By September 22, 2011Blog, Member News

While in some areas green, eco initiatives may seem like a new age fad that will come and go, nothing could be further from the truth. In fact, across the globe going green is becoming more important every day. Countries around the world are banding together to make the environment better by setting goals for reducing emissions, decreasing pollution and reducing our reliance on non-renewable resources such as fossil fuels. In an effort to encourage such actions on the part of businesses and manufacturing facilities, many governments are developing standards and programs to encourage – even require – green retrofitting and initiatives.

Meeting Government Standards
Many countries are creating standards for a variety of industries and issues. Mexico’s Environmental Due Diligence and Waste Law defines how waste can be treated and how land used for waste storage can be used. In 2003, India updated their Recycled Plastics Manufacture and Usage laws regulating the use of non-biodegradable plastic bags. The European Union has developed emissions standards required of vehicles and manufacturing facilities… the list of countries instating various green standards goes on and on.

Today, no business can thrive – or even survive – without considering some type of eco-friendly governmental standards. Violating such standards is not only bad for the environment, but can result in heavy fines. Thus, it is imperative that any business, large or small, be aware of the government regulations that relate to their processes and procedures.

Saving Money with Green
In addition to meeting governmental mandates, there is also an opportunity cost – a saving really – in going green. Many green initiatives can result in a cost savings, often through reduced waste. My minimizing materials used in manufacturing, for example, a company can reduce materials cost and reduce fees associated with storage or disposal of excess materials. Some of these steps require an initial outlay of money in product design or materials research, but the savings realized over the long run can be great.

Another way to save money, meet various government mandates, and help the environment is through reducing energy consumption. This can be done through simple procedural changes and through equipment upgrade, the latter of which can take some time to recoup the savings, but usually is profitable in the long run.

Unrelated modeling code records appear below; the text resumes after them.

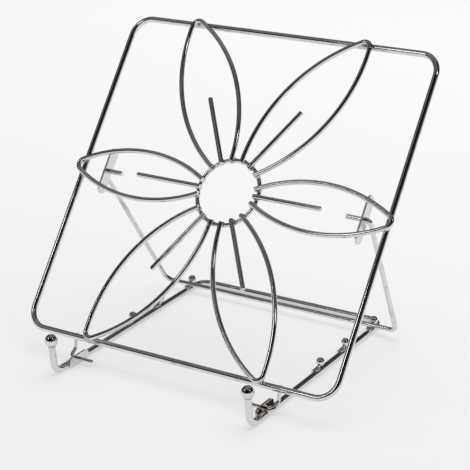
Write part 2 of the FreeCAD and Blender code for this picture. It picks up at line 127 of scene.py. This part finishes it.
# Chrome plate: bright, with a faint haze, small pits and the unevenness of drawn wire.
plate = {
    "bright": (0.74, 0.74, 0.755), "dull": (0.50, 0.485, 0.49), "brown": (0.62, 0.50, 0.42),
    "roughBright": 0.025, "roughDull": 0.12,
    "hazeScale": 42.0, "hazeDetail": 4.0, "hazeRoughness": 0.62,
    "smearScale": 210.0, "smearDetail": 2.0,
    "grainScale": 2600.0, "grainDetail": 1.0,
    "pitScale": 900.0, "pitWidth": 0.16,
    "hazeShare": 0.7, "smearShare": 0.3, "dullRange": (0.50, 0.72), "brownRange": (0.35, 0.65),
    "smearHeight": 0.55, "grainHeight": 0.10, "pitDepth": 0.25, "bump": 0.10, "bumpDistance": 0.0004,
}


def chrome(name, haze=1.0, warm=0.12, wavy=1.0, bright=plate["bright"], dark=plate["dull"]):
    made = bpy.data.materials.new(name)
    made.use_nodes = True
    tree = Tree(made.node_tree)
    place = tree.node("ShaderNodeTexCoord", out="Object")
    cloud = tree.noise(place, plate["hazeScale"], plate["hazeDetail"], plate["hazeRoughness"])
    smear = tree.noise(place, plate["smearScale"], plate["smearDetail"])
    grain = tree.noise(place, plate["grainScale"], plate["grainDetail"])
    pits = tree.node("ShaderNodeTexVoronoi", {"feature": "F1"}, {"Vector": place, "Scale": plate["pitScale"]})
    pit = tree.remap(pits, (0.0, plate["pitWidth"]), (1.0, 0.0))
    clouded = cloud * plate["hazeShare"] + smear * plate["smearShare"]
    dull = tree.remap(clouded, plate["dullRange"], kind="SMOOTHSTEP")
    colour = tree.mixed(dull * haze, (*bright, 1), (*dark, 1))
    colour = tree.mixed(tree.remap(smear, plate["brownRange"]) * warm, colour, (*plate["brown"], 1))
    rough = plate["roughBright"] + dull * (plate["roughDull"] - plate["roughBright"]) * haze
    height = smear * plate["smearHeight"] * wavy + grain * plate["grainHeight"] - pit * plate["pitDepth"]
    bump = tree.node("ShaderNodeBump", None,
                     {"Height": height, "Strength": plate["bump"], "Distance": plate["bumpDistance"]})
    shader = tree.node("ShaderNodeBsdfPrincipled", None,
                       {"Base Color": colour, "Metallic": 1.0, "Roughness": rough, "Normal": bump})
    tree.make("ShaderNodeOutputMaterial", None, {"Surface": shader})
    return made


chromes = {
    "panel_wire": chrome("FrameChrome"),
    "flower_wire": chrome("FlowerChrome", haze=1.2),
    "floor_wire": chrome("FloorChrome"),
    "balls": chrome("BallChrome", haze=0.5, wavy=0.3),
    "plates": chrome("PlateChrome", haze=1.6, warm=0.35),
    "prop_wire": chrome("PropChrome"),
}
brownedPlate = "hinge_tab_right"
tarnished = chrome("TarnishedChrome", haze=1.8, warm=0.95, bright=(0.66, 0.60, 0.56), dark=(0.36, 0.28, 0.24))
slotOf = {part["node"]: part["material_slot"] for part in frame["record"]["subparts"]}
for name, piece in frame["nodes"].items():
    for place in piece.material_slots:
        place.material = tarnished if name == brownedPlate else chromes[slotOf[name]]
print("chrome on", len(frame["nodes"]), "pieces")


# Where two welded pieces touch: how near counts, how far apart two welds are, and the step along an edge.
contact = {"within": 0.0004, "apart": 0.0045, "step": 0.0012}
sides = ("left", "right")
petals = sides + tuple(level + "_" + side for level in ("upper", "lower") for side in sides)
stops = ["%s_%d" % (side, number) for side in sides for number in (1, 2, 3)]


def alongEdges(mesh):  # every vertex, and points along the edges that are longer than a step
    points = [vertex.co.copy() for vertex in mesh.vertices]
    for edge in mesh.edges:
        start, end = (mesh.vertices[number].co for number in edge.vertices)
        steps = int((end - start).length / contact["step"])
        points += [start.lerp(end, step / steps) for step in range(1, steps)]
    return points


def nearTo(first, second):  # the points of one piece that lie at the surface of the other
    other = frame["nodes"][second].data
    surface = BVHTree.FromPolygons([vertex.co for vertex in other.vertices],
                                   [polygon.vertices for polygon in other.polygons])
    points = alongEdges(frame["nodes"][first].data)
    return [point for point in points if surface.find_nearest(point, contact["within"])[0]]


def middleOf(points):
    return sum(points, Vector()) / len(points)


def spots(first, second):  # one point for each place where the two pieces touch
    groups = []
    for point in nearTo(first, second):
        home = next((group for group in groups if (group[0] - point).length < contact["apart"]), None)
        if home:
            home.append(point)
        else:
            groups.append([point])
    return [middleOf(group) for group in groups]


def newGroup(name, inputs):
    group = bpy.data.node_groups.new(name, "GeometryNodeTree")
    group.is_modifier = True
    group.interface.new_socket(name="Geometry", in_out="INPUT", socket_type="NodeSocketGeometry")
    for label, kind in inputs.items():
        group.interface.new_socket(name=label, in_out="INPUT", socket_type="NodeSocket" + kind)
    group.interface.new_socket(name="Geometry", in_out="OUTPUT", socket_type="NodeSocketGeometry")
    tree = Tree(group)
    given = tree.make("NodeGroupInput")
    return group, tree, lambda label: tree.output(given, label)


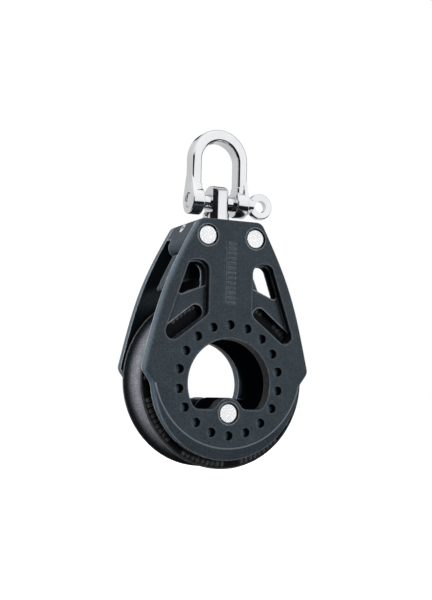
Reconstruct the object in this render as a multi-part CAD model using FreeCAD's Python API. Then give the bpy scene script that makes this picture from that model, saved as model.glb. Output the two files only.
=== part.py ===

Without spending any additional money energy costs can be cut by simply turning on fewer lights and changing the air temperature settings on the thermostat by a couple degrees. Of course, taking us back to government oversight of green activities, there can sometimes be free money to make going green easier.

Free Government Money
In many areas of the world the government is attempting to make going green a little less painful for companies seeking to make eco-friendly changes. India’s 10-year Green India Mission has provided for reduced taxes on a variety of eco-friendly products from LED lights to hybrid conversion kids for vehicles. The United States has been offering extensive tax rebates on high efficiency heating and cooling for buildings, alternative power as well as hybrid and electric vehicles. Australia recently offered hefty incentives, for example, for companies that installed rainwater collectors to limit the need for water purification; while this program recently ended, this shows one example about how government programs can help offset the cost of green initiatives, helping them pay for themselves sooner.

World Map in GBB Blog

Preparing for the Future
While some simple green steps can be taken with little financial investment, making a true commitment to green will require some planning. Established business, manufacturing facilities and energy suppliers may initially find it challenging to scale back production in order to retrofit and make major green changes. But by investing in research and technology with an eye towards reducing waste and saving energy, a serious amount of money can be saved over the long term. Add this to the need to meet governmental standards around the world and make use of government rebates and incentives, and it seems that making green changes is more a need than an option. On top of all this, as consumers become more and more environmentally conscious they will demand more of the same from the businesses they patronize, meaning that by going green you can save money, but also expand your customer base and keep your customers happy.